* Exercise goal:
Answer with one number only: the number of lines that contain "OpenSCAD".
── Input ──
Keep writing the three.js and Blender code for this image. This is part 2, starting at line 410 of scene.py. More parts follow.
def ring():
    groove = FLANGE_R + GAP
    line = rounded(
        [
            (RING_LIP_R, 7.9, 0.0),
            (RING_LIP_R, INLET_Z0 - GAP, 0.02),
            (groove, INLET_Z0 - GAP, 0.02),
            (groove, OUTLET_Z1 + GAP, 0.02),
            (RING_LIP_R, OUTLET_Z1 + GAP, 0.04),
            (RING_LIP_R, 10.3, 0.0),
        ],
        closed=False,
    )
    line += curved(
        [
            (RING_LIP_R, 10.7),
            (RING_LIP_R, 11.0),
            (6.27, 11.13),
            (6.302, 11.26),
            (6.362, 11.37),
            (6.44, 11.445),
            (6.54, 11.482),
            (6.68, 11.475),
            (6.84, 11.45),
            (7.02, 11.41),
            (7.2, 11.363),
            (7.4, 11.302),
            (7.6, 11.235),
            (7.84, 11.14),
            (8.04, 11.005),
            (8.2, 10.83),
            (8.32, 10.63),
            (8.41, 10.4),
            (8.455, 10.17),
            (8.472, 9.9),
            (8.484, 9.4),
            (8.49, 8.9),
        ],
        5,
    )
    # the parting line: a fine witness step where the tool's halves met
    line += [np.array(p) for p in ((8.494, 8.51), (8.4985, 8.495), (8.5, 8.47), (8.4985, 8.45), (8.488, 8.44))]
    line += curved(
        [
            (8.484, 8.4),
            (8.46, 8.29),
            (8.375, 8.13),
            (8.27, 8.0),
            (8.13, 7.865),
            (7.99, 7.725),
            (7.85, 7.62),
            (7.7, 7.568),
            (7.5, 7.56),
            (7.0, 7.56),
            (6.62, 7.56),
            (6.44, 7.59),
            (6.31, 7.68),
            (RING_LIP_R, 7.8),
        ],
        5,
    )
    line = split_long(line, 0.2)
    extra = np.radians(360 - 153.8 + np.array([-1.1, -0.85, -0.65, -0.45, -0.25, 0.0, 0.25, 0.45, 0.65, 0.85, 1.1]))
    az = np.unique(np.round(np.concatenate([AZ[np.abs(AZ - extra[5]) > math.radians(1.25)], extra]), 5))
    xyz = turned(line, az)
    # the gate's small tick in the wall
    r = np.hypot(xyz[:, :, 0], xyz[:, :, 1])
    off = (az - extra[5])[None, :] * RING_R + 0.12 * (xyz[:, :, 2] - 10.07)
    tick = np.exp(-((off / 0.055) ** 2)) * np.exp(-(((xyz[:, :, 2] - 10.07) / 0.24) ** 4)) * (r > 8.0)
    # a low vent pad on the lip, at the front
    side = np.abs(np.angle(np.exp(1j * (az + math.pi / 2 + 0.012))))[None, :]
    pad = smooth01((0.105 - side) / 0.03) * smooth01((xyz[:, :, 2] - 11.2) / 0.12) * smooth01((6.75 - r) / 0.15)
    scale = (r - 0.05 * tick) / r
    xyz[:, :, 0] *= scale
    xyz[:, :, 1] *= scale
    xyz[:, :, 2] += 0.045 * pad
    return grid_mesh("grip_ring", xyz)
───
── Input ──
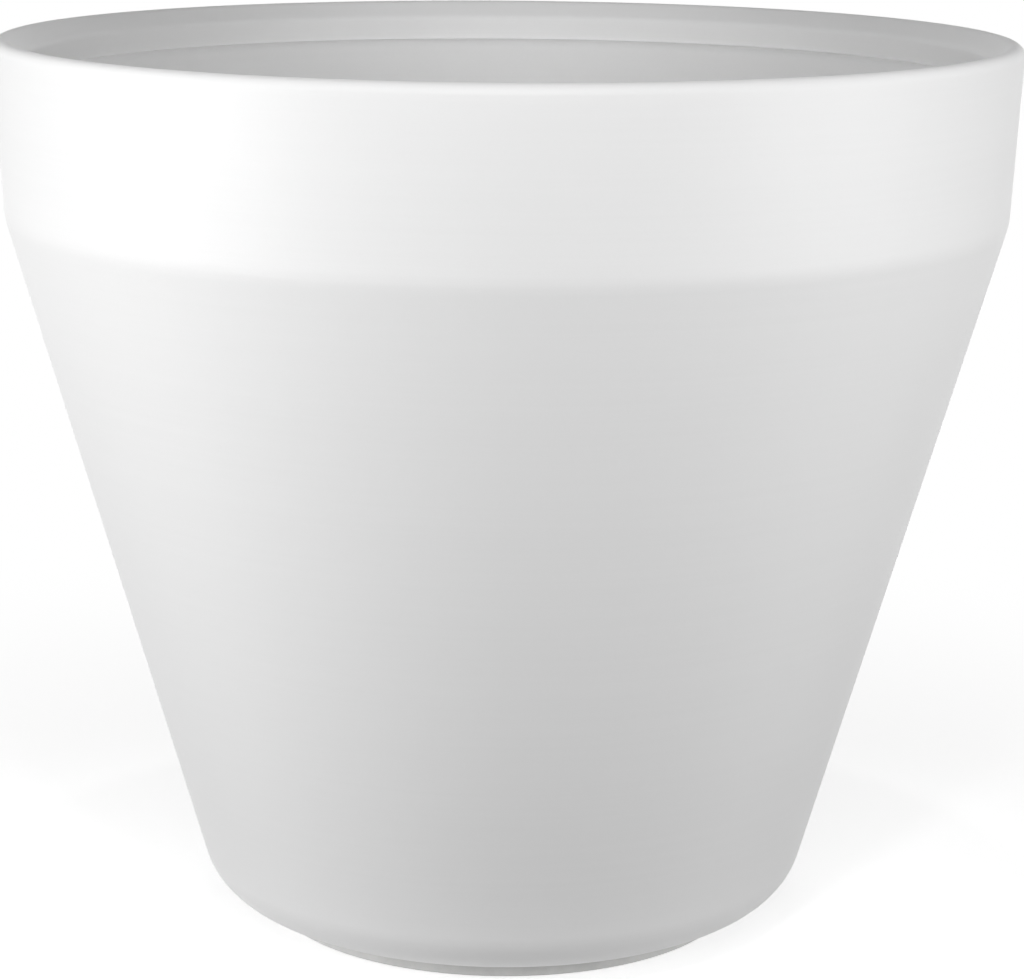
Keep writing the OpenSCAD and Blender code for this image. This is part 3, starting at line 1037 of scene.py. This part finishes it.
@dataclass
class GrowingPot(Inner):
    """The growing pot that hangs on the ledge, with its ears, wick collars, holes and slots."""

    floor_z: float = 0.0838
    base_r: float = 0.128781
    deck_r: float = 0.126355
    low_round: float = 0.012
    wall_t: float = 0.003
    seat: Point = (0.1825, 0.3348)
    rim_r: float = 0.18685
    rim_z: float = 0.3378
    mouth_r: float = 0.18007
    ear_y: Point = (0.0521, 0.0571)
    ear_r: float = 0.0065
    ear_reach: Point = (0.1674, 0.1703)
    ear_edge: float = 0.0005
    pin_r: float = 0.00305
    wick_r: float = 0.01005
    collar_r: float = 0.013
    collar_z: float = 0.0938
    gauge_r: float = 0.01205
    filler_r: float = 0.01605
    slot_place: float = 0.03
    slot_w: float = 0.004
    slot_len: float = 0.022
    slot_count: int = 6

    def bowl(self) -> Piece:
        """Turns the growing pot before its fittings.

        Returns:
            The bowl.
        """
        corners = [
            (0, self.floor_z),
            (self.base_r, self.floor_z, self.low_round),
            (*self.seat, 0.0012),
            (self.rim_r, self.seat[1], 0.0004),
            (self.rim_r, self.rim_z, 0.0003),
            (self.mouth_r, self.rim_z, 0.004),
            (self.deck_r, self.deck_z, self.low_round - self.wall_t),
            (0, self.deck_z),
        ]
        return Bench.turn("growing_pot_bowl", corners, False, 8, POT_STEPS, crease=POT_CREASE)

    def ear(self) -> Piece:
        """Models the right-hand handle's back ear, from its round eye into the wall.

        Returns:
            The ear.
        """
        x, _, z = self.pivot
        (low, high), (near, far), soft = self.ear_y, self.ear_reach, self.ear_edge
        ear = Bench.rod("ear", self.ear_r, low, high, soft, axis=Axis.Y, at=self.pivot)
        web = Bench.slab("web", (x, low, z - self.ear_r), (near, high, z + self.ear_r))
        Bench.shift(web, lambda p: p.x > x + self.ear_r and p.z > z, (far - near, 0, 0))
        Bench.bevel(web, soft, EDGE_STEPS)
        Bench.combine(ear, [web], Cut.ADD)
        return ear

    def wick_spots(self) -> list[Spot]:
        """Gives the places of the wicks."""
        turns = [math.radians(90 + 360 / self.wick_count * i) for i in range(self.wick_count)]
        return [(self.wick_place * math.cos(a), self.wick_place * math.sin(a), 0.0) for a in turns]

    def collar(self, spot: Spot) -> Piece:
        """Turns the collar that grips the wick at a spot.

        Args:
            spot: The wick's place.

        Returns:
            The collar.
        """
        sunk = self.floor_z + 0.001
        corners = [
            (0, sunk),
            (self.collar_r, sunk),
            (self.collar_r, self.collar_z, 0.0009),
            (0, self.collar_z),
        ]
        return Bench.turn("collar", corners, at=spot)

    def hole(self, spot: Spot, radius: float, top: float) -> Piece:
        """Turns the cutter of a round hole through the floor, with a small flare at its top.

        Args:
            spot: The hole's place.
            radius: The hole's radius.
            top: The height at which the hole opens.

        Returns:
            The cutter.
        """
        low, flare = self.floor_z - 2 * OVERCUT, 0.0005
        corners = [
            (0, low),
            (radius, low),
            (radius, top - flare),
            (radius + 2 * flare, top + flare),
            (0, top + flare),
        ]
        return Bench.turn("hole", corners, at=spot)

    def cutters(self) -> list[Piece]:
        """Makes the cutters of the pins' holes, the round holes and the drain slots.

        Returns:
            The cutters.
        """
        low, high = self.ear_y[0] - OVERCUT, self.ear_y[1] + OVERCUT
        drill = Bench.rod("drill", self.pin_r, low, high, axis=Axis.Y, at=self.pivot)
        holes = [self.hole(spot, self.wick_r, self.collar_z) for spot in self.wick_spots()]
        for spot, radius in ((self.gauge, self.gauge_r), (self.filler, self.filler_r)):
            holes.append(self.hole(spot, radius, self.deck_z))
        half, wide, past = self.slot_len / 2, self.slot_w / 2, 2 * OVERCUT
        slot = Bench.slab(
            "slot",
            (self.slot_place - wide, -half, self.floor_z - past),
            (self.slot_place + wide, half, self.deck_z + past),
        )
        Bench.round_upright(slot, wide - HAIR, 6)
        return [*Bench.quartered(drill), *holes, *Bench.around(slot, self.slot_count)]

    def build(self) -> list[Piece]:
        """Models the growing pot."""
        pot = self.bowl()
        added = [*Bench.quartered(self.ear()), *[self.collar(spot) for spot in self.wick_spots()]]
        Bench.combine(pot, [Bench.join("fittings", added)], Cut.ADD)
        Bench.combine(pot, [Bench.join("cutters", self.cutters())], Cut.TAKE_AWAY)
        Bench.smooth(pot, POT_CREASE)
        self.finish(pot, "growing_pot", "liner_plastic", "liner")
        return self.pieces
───
── Input ──
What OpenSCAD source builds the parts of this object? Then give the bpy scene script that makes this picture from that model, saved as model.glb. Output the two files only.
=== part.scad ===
───
* Full response:
2